[permalink] [raw]

Subject: Re: [PATCH 02/15] KVM: MMU: do not update slot bitmap if spte is nonpresent

On 06/21/2011 12:28 AM, Marcelo Tosatti wrote:
> On Tue, Jun 07, 2011 at 08:59:25PM +0800, Xiao Guangrong wrote:
>> Set slot bitmap only if the spte is present
>>
>> Signed-off-by: Xiao Guangrong <[email protected]>
>> ---
>> arch/x86/kvm/mmu.c | 15 +++++++--------
>> 1 files changed, 7 insertions(+), 8 deletions(-)
>>
>> diff --git a/arch/x86/kvm/mmu.c b/arch/x86/kvm/mmu.c
>> index cda666a..125f78d 100644
>> --- a/arch/x86/kvm/mmu.c
>> +++ b/arch/x86/kvm/mmu.c
>> @@ -743,9 +743,6 @@ static int rmap_add(struct kvm_vcpu *vcpu, u64 *spte, gfn_t gfn)
>> struct kvm_mmu_page *sp;
>> unsigned long *rmapp;
>>
>> - if (!is_rmap_spte(*spte))
>> - return 0;
>> -
>
> Not sure if this is safe, what if the spte is set as nonpresent but
> rmap not removed?

It can not happen, since when we set the spte as nonpresent, we always use
drop_spte to remove the rmap, we also do it in set_spte()

>
> BTW i don't see what patch 1 and this have to do with the goal
> of the series.
>
>

There are the preparing work for mmio page fault:
- Patch 1 fix the bug in walking shadow page, so we can safely use it to
lockless-ly walk shadow page
- Patch 2 can avoid add rmap for the mmio spte :-)

2011-06-20 18:52:31

by Xiao Guangrong

[permalink] [raw]

Subject: Re: [PATCH 10/15] KVM: MMU: lockless walking shadow page table

On 06/21/2011 12:37 AM, Marcelo Tosatti wrote:

>> + if (atomic_read(&kvm->arch.reader_counter)) {
>> + free_mmu_pages_unlock_parts(invalid_list);
>> + sp = list_first_entry(invalid_list, struct kvm_mmu_page, link);
>> + list_del_init(invalid_list);
>> + call_rcu(&sp->rcu, free_invalid_pages_rcu);
>> + return;
>> + }
>
> This is probably wrong, the caller wants the page to be zapped by the
> time the function returns, not scheduled sometime in the future.
>

It can be freed soon and KVM does not reuse these pages anymore...
it is not too bad, no?

>> +
>> do {
>> sp = list_first_entry(invalid_list, struct kvm_mmu_page, link);
>> WARN_ON(!sp->role.invalid || sp->root_count);
>> @@ -2601,6 +2633,35 @@ static gpa_t nonpaging_gva_to_gpa_nested(struct kvm_vcpu *vcpu, gva_t vaddr,
>> return vcpu->arch.nested_mmu.translate_gpa(vcpu, vaddr, access);
>> }
>>
>> +int kvm_mmu_walk_shadow_page_lockless(struct kvm_vcpu *vcpu, u64 addr,
>> + u64 sptes[4])
>> +{
>> + struct kvm_shadow_walk_iterator iterator;
>> + int nr_sptes = 0;
>> +
>> + rcu_read_lock();
>> +
>> + atomic_inc(&vcpu->kvm->arch.reader_counter);
>> + /* Increase the counter before walking shadow page table */
>> + smp_mb__after_atomic_inc();
>> +
>> + for_each_shadow_entry(vcpu, addr, iterator) {
>> + sptes[iterator.level-1] = *iterator.sptep;
>> + nr_sptes++;
>> + if (!is_shadow_present_pte(*iterator.sptep))
>> + break;
>> + }
>
> Why is lockless access needed for the MMIO optimization?
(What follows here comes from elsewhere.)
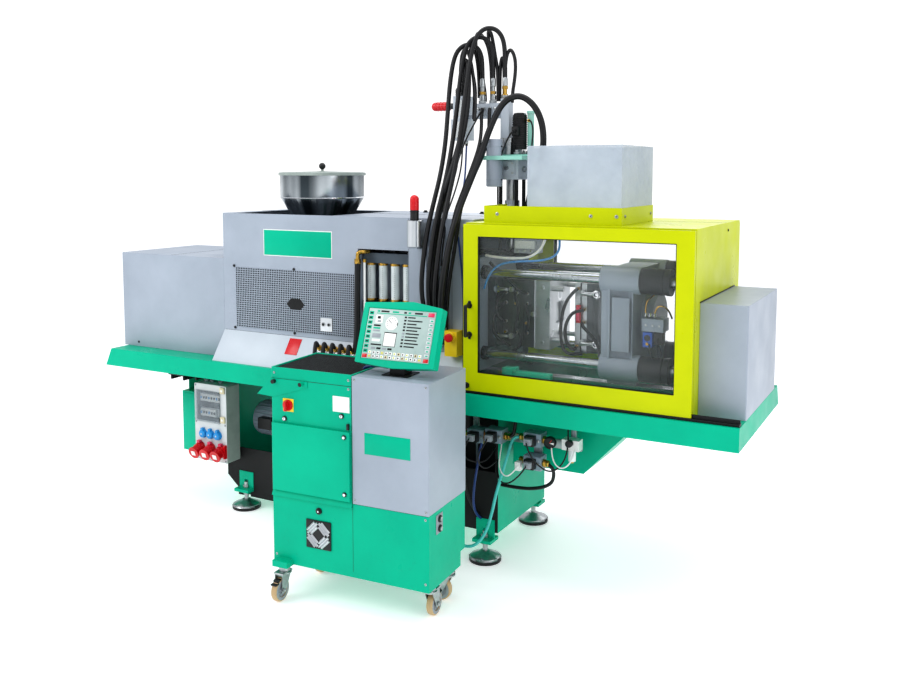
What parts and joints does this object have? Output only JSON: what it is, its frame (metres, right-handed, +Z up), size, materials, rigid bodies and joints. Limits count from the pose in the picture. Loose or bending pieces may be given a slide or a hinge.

Note the spte
> contents are copied to the array here are used for debugging purposes
> only, their contents are potentially stale.
>

Um, we can use it to check the mmio page fault if it is the real mmio access or the
bug of KVM, i discussed it with Avi:

===============================================
>
> Yes, it is, i just want to detect BUG for KVM, it helps us to know if "ept misconfig" is the
> real MMIO or the BUG. I noticed some "ept misconfig" BUGs is reported before, so i think doing
> this is necessary, and i think it is not too bad, since walking spte hierarchy is lockless,
> it really fast.

Okay. We can later see if it show up on profiles.
===============================================

And it is really fast, i will attach the 'perf result' when the v2 is posted.

Yes, their contents are potentially stale, we just use it to check mmio, after all, if we get the
stale spte, we will call page fault path to fix it.